= JSON records of objects =
— begin —
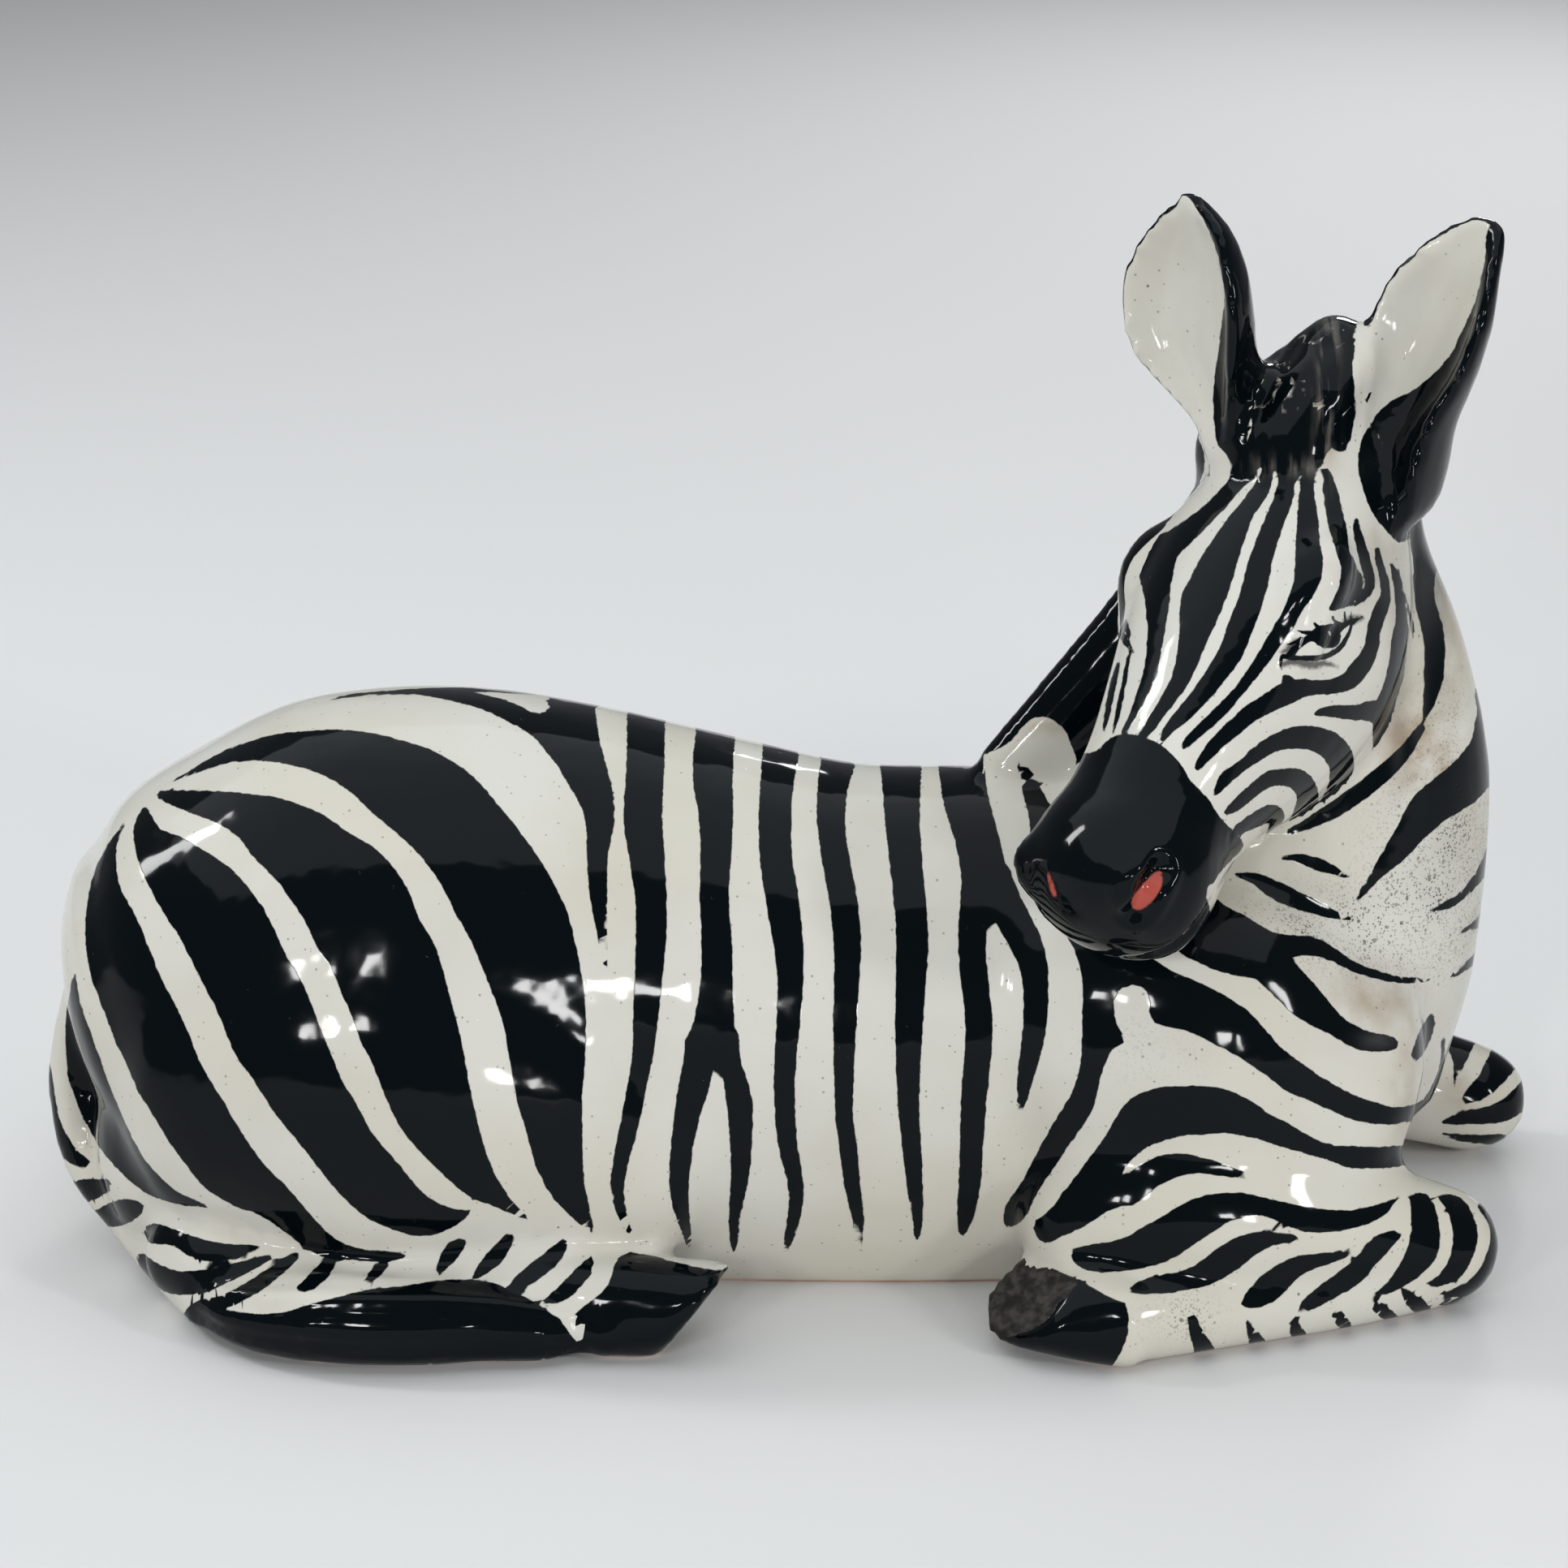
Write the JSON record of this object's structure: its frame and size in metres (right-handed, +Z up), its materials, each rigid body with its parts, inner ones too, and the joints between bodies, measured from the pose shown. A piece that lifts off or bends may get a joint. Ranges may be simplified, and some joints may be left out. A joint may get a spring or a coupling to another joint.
{
  "type": "zebra figurine",
  "caption": "Ceramic figurine of a zebra lying down with its legs folded, its neck raised and its head turned back over one shoulder; it stands on its own flat underside",
  "frame": {"origin": "on the ground, under the middle of the figure's box", "axes": "+Z up; X runs along the body, +X towards the chest and knees, -X towards the rump; the head is turned back to the -Y side"},
  "size_m": [0.447, 0.2036, 0.3156],
  "materials": {
    "glazed_earthenware": "clear high-gloss glaze over warm white clay hand-painted in black"
  },
  "bodies": {
    "root": {"zebra": "glazed_earthenware"}
  },
  "joints": []
}
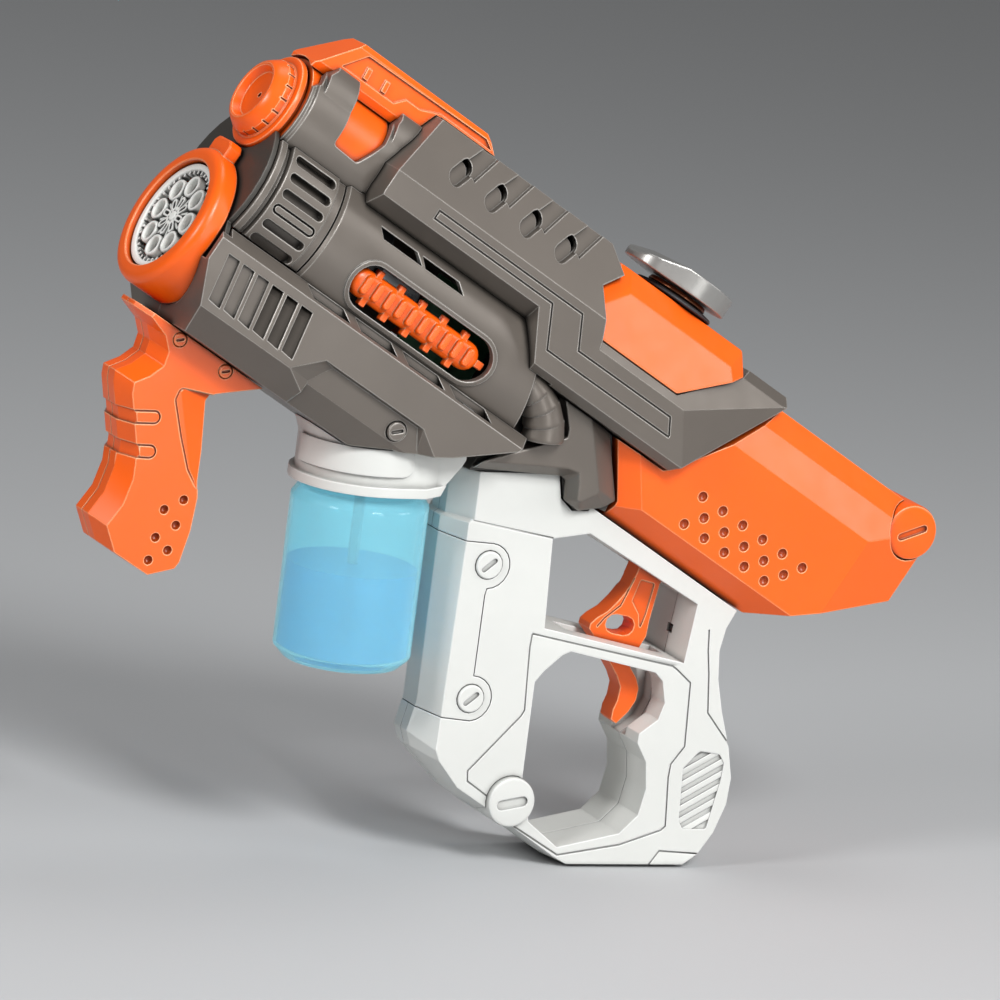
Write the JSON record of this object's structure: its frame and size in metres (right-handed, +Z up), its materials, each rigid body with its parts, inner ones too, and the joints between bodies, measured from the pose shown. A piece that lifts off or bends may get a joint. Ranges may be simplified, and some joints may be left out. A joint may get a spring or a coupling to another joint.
{
  "type": "bubble machine",
  "caption": "Hand-held toy bubble blaster with a pitched barrel, upright grip frame, trigger, fan-blown bubble wand and a screw-in soap bottle.",
  "frame": {"origin": "centre of the bounding box's footprint, at the level of the grip's butt", "axes": "+Z up, +X from the muzzle to the stock, +Y to the shooter's right; the barrel is pitched 30 degrees nose-up in the XZ plane"},
  "size_m": [0.298, 0.06, 0.2661],
  "materials": {
    "orange_plastic": "satin moulded",
    "grey_plastic": "warm gunmetal satin",
    "dark_plastic": "matt moulded",
    "white_plastic": "satin moulded",
    "clear_blue_plastic": "clear blown bottle",
    "black_plastic": "matt moulded",
    "motor_steel": "rolled steel can",
    "copper_trim": "copper paint",
    "silver_trim": "silver paint",
    "board_green": "solder mask",
    "clear_tube": "clear soft tube",
    "battery_cell": "sleeved cell"
  },
  "bodies": {
    "housing": {"lower_armour_left": "grey_plastic", "lower_armour_right": "grey_plastic", "rail_armour_left": "grey_plastic", "rail_armour_right": "grey_plastic", "receiver_panel_left": "orange_plastic", "receiver_panel_right": "orange_plastic", "barrel_shell_left": "grey_plastic", "barrel_shell_right": "grey_plastic", "ribbed_core_left": "orange_plastic", "ribbed_core_right": "orange_plastic", "front_shroud_left": "grey_plastic", "front_shroud_right": "grey_plastic", "cap_sleeve_left": "grey_plastic", "cap_sleeve_right": "grey_plastic", "inner_tube": "orange_plastic", "top_bridge": "orange_plastic", "front_cap": "orange_plastic", "muzzle_bezel": "orange_plastic", "front_bulkhead": "dark_plastic", "wand_motor": "motor_steel", "fan_housing": "black_plastic", "fan_motor": "motor_steel", "circuit_board": "board_green", "soap_pump": "white_plastic", "wand_hose": "clear_tube", "bottle_hose": "clear_tube", "knob_seat": "black_plastic", "receiver_block": "dark_plastic", "side_bracket_left": "grey_plastic", "side_bracket_right": "grey_plastic", "conduit_left": "dark_plastic", "conduit_right": "dark_plastic", "stock_left": "orange_plastic", "stock_right": "orange_plastic", "stock_pin": "orange_plastic", "foregrip_left": "orange_plastic", "foregrip_right": "orange_plastic", "foregrip_screw_front": "orange_plastic", "foregrip_screw_rear": "orange_plastic", "pod_screw": "grey_plastic", "grip_left": "white_plastic", "grip_right": "white_plastic", "grip_pin": "white_plastic", "battery_cover": "white_plastic", "cover_screw_top": "white_plastic", "cover_screw_foot": "white_plastic", "battery_front": "battery_cell", "battery_rear": "battery_cell", "trigger_pin": "motor_steel", "micro_switch": "black_plastic", "dip_tube": "clear_tube", "bottle_collar": "white_plastic"},
    "wand": {"bubble_wand": "white_plastic", "wand_gear": "dark_plastic"},
    "pinion": {"motor_pinion": "dark_plastic"},
    "fan": {"fan_impeller": "black_plastic"},
    "knob": {"knob_neck": "copper_trim", "mode_knob": "silver_trim"},
    "trigger": {"trigger": "orange_plastic"},
    "bottle": {"bottle": "clear_blue_plastic"}
  },
  "joints": [
    {"name": "wand_spin", "type": "hinge", "parent": "housing", "child": "wand", "pos_m": [-0.11785, 0, 0.2007], "axis": [0.866, 0, -0.5], "continuous": true},
    {"name": "pinion_spin", "type": "hinge", "parent": "housing", "child": "pinion", "pos_m": [-0.10726, 0, 0.21704], "axis": [0.866, 0, -0.5], "continuous": true},
    {"name": "fan_spin", "type": "hinge", "parent": "housing", "child": "fan", "pos_m": [-0.07361, 0, 0.19733], "axis": [0.866, 0, -0.5], "continuous": true},
    {"name": "knob_turn", "type": "hinge", "parent": "housing", "child": "knob", "pos_m": [0.05054, 0, 0.18916], "axis": [0.5, 0, 0.866], "range_deg": [-45, 45]},
    {"name": "trigger_pull", "type": "hinge", "parent": "housing", "child": "trigger", "pos_m": [0.054, 0, 0.09875], "axis": [0, -1, 0], "range_deg": [0, 7], "stiffness_Nm_per_rad": 0.4, "springref_deg": -11.46},
    {"name": "bottle_drop", "type": "slide", "parent": "housing", "child": "bottle", "axis": [0, 0, -1], "range_m": [0, 0.03]}
  ],
  "couplings": [
    {"joint": "pinion_spin", "follows": "wand_spin", "ratio": -3}
  ]
}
— end —
= Set problem =
Write out every line of the records exactly.

= Answer to the exercise =
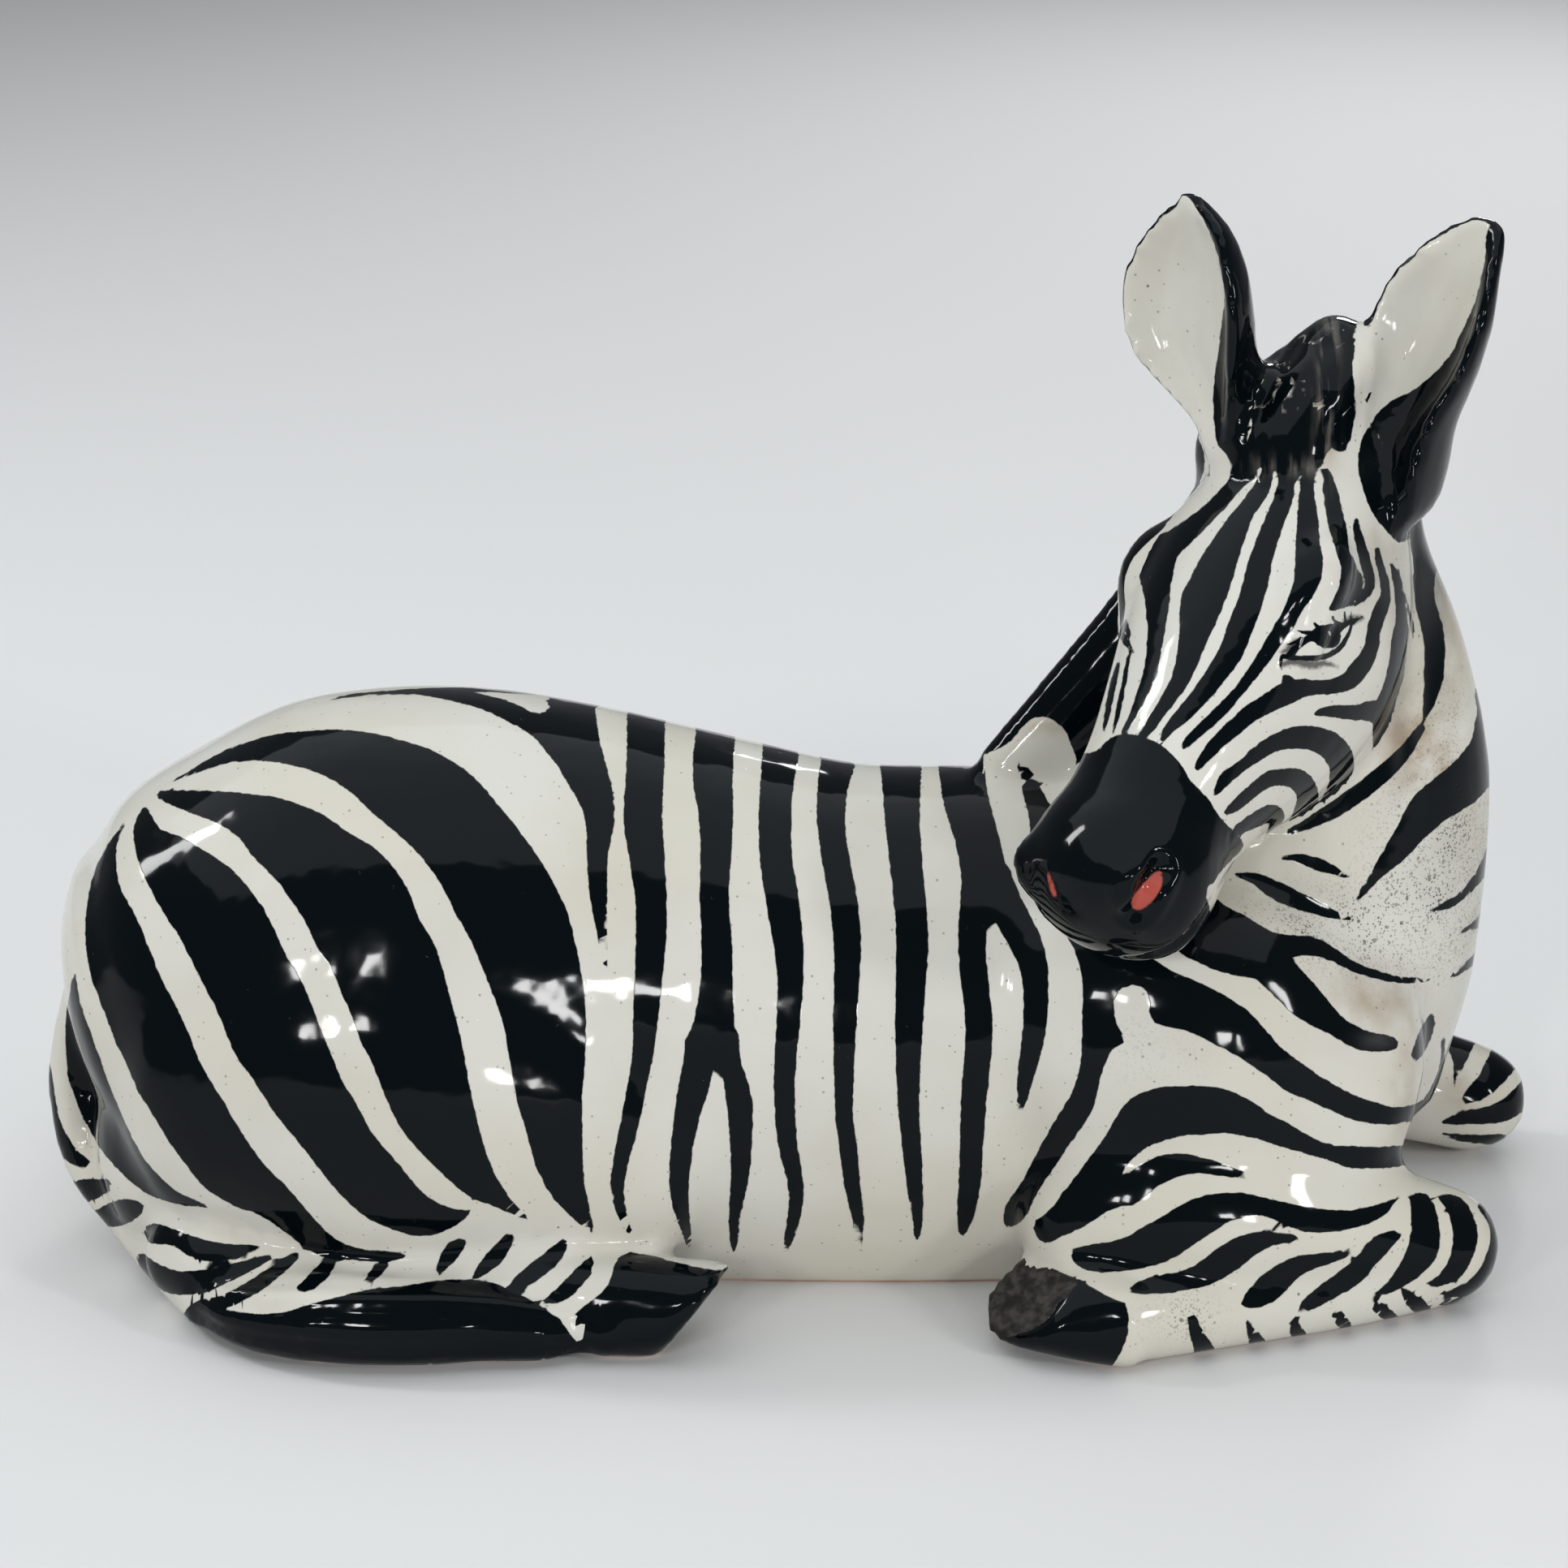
Write the JSON record of this object's structure: its frame and size in metres (right-handed, +Z up), its materials, each rigid body with its parts, inner ones too, and the joints between bodies, measured from the pose shown. A piece that lifts off or bends may get a joint. Ranges may be simplified, and some joints may be left out. A joint may get a spring or a coupling to another joint.
{
  "type": "zebra figurine",
  "caption": "Ceramic figurine of a zebra lying down with its legs folded, its neck raised and its head turned back over one shoulder; it stands on its own flat underside",
  "frame": {"origin": "on the ground, under the middle of the figure's box", "axes": "+Z up; X runs along the body, +X towards the chest and knees, -X towards the rump; the head is turned back to the -Y side"},
  "size_m": [0.447, 0.2036, 0.3156],
  "materials": {
    "glazed_earthenware": "clear high-gloss glaze over warm white clay hand-painted in black"
  },
  "bodies": {
    "root": {"zebra": "glazed_earthenware"}
  },
  "joints": []
}
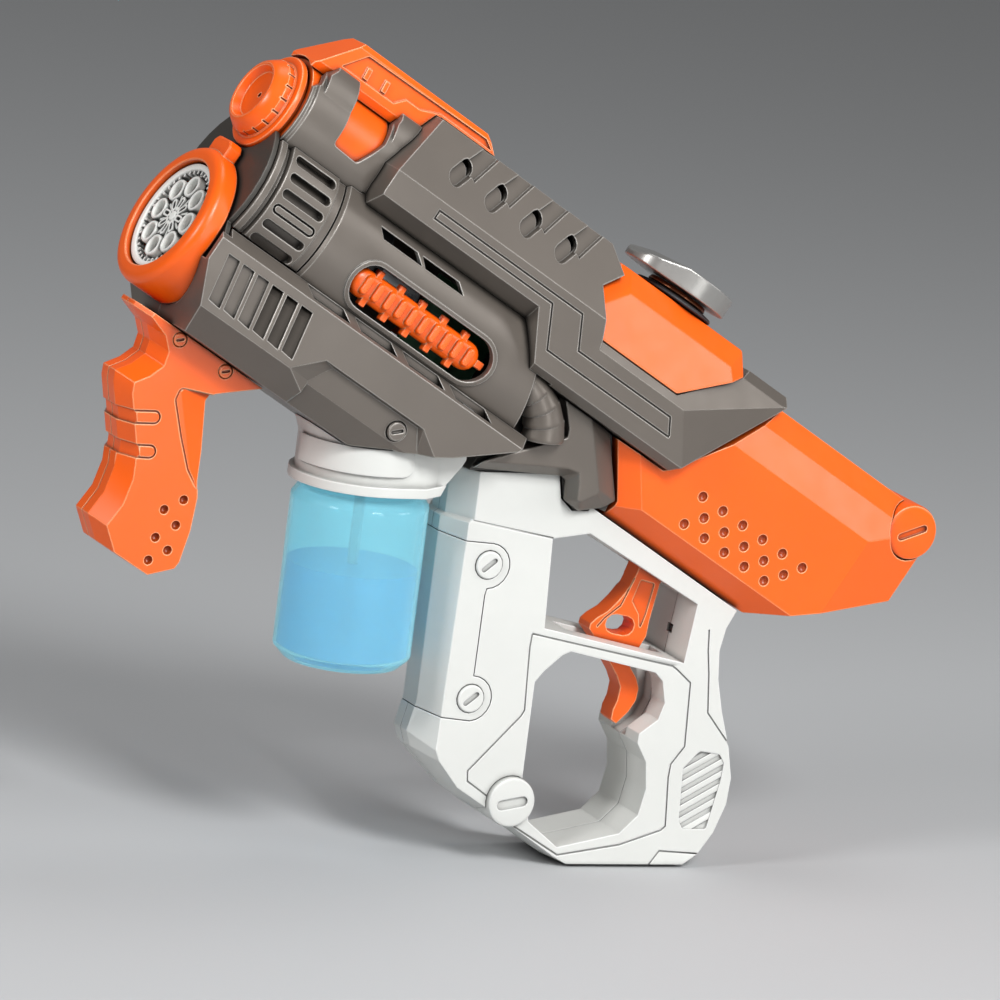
Write the JSON record of this object's structure: its frame and size in metres (right-handed, +Z up), its materials, each rigid body with its parts, inner ones too, and the joints between bodies, measured from the pose shown. A piece that lifts off or bends may get a joint. Ranges may be simplified, and some joints may be left out. A joint may get a spring or a coupling to another joint.
{
  "type": "bubble machine",
  "caption": "Hand-held toy bubble blaster with a pitched barrel, upright grip frame, trigger, fan-blown bubble wand and a screw-in soap bottle.",
  "frame": {"origin": "centre of the bounding box's footprint, at the level of the grip's butt", "axes": "+Z up, +X from the muzzle to the stock, +Y to the shooter's right; the barrel is pitched 30 degrees nose-up in the XZ plane"},
  "size_m": [0.298, 0.06, 0.2661],
  "materials": {
    "orange_plastic": "satin moulded",
    "grey_plastic": "warm gunmetal satin",
    "dark_plastic": "matt moulded",
    "white_plastic": "satin moulded",
    "clear_blue_plastic": "clear blown bottle",
    "black_plastic": "matt moulded",
    "motor_steel": "rolled steel can",
    "copper_trim": "copper paint",
    "silver_trim": "silver paint",
    "board_green": "solder mask",
    "clear_tube": "clear soft tube",
    "battery_cell": "sleeved cell"
  },
  "bodies": {
    "housing": {"lower_armour_left": "grey_plastic", "lower_armour_right": "grey_plastic", "rail_armour_left": "grey_plastic", "rail_armour_right": "grey_plastic", "receiver_panel_left": "orange_plastic", "receiver_panel_right": "orange_plastic", "barrel_shell_left": "grey_plastic", "barrel_shell_right": "grey_plastic", "ribbed_core_left": "orange_plastic", "ribbed_core_right": "orange_plastic", "front_shroud_left": "grey_plastic", "front_shroud_right": "grey_plastic", "cap_sleeve_left": "grey_plastic", "cap_sleeve_right": "grey_plastic", "inner_tube": "orange_plastic", "top_bridge": "orange_plastic", "front_cap": "orange_plastic", "muzzle_bezel": "orange_plastic", "front_bulkhead": "dark_plastic", "wand_motor": "motor_steel", "fan_housing": "black_plastic", "fan_motor": "motor_steel", "circuit_board": "board_green", "soap_pump": "white_plastic", "wand_hose": "clear_tube", "bottle_hose": "clear_tube", "knob_seat": "black_plastic", "receiver_block": "dark_plastic", "side_bracket_left": "grey_plastic", "side_bracket_right": "grey_plastic", "conduit_left": "dark_plastic", "conduit_right": "dark_plastic", "stock_left": "orange_plastic", "stock_right": "orange_plastic", "stock_pin": "orange_plastic", "foregrip_left": "orange_plastic", "foregrip_right": "orange_plastic", "foregrip_screw_front": "orange_plastic", "foregrip_screw_rear": "orange_plastic", "pod_screw": "grey_plastic", "grip_left": "white_plastic", "grip_right": "white_plastic", "grip_pin": "white_plastic", "battery_cover": "white_plastic", "cover_screw_top": "white_plastic", "cover_screw_foot": "white_plastic", "battery_front": "battery_cell", "battery_rear": "battery_cell", "trigger_pin": "motor_steel", "micro_switch": "black_plastic", "dip_tube": "clear_tube", "bottle_collar": "white_plastic"},
    "wand": {"bubble_wand": "white_plastic", "wand_gear": "dark_plastic"},
    "pinion": {"motor_pinion": "dark_plastic"},
    "fan": {"fan_impeller": "black_plastic"},
    "knob": {"knob_neck": "copper_trim", "mode_knob": "silver_trim"},
    "trigger": {"trigger": "orange_plastic"},
    "bottle": {"bottle": "clear_blue_plastic"}
  },
  "joints": [
    {"name": "wand_spin", "type": "hinge", "parent": "housing", "child": "wand", "pos_m": [-0.11785, 0, 0.2007], "axis": [0.866, 0, -0.5], "continuous": true},
    {"name": "pinion_spin", "type": "hinge", "parent": "housing", "child": "pinion", "pos_m": [-0.10726, 0, 0.21704], "axis": [0.866, 0, -0.5], "continuous": true},
    {"name": "fan_spin", "type": "hinge", "parent": "housing", "child": "fan", "pos_m": [-0.07361, 0, 0.19733], "axis": [0.866, 0, -0.5], "continuous": true},
    {"name": "knob_turn", "type": "hinge", "parent": "housing", "child": "knob", "pos_m": [0.05054, 0, 0.18916], "axis": [0.5, 0, 0.866], "range_deg": [-45, 45]},
    {"name": "trigger_pull", "type": "hinge", "parent": "housing", "child": "trigger", "pos_m": [0.054, 0, 0.09875], "axis": [0, -1, 0], "range_deg": [0, 7], "stiffness_Nm_per_rad": 0.4, "springref_deg": -11.46},
    {"name": "bottle_drop", "type": "slide", "parent": "housing", "child": "bottle", "axis": [0, 0, -1], "range_m": [0, 0.03]}
  ],
  "couplings": [
    {"joint": "pinion_spin", "follows": "wand_spin", "ratio": -3}
  ]
}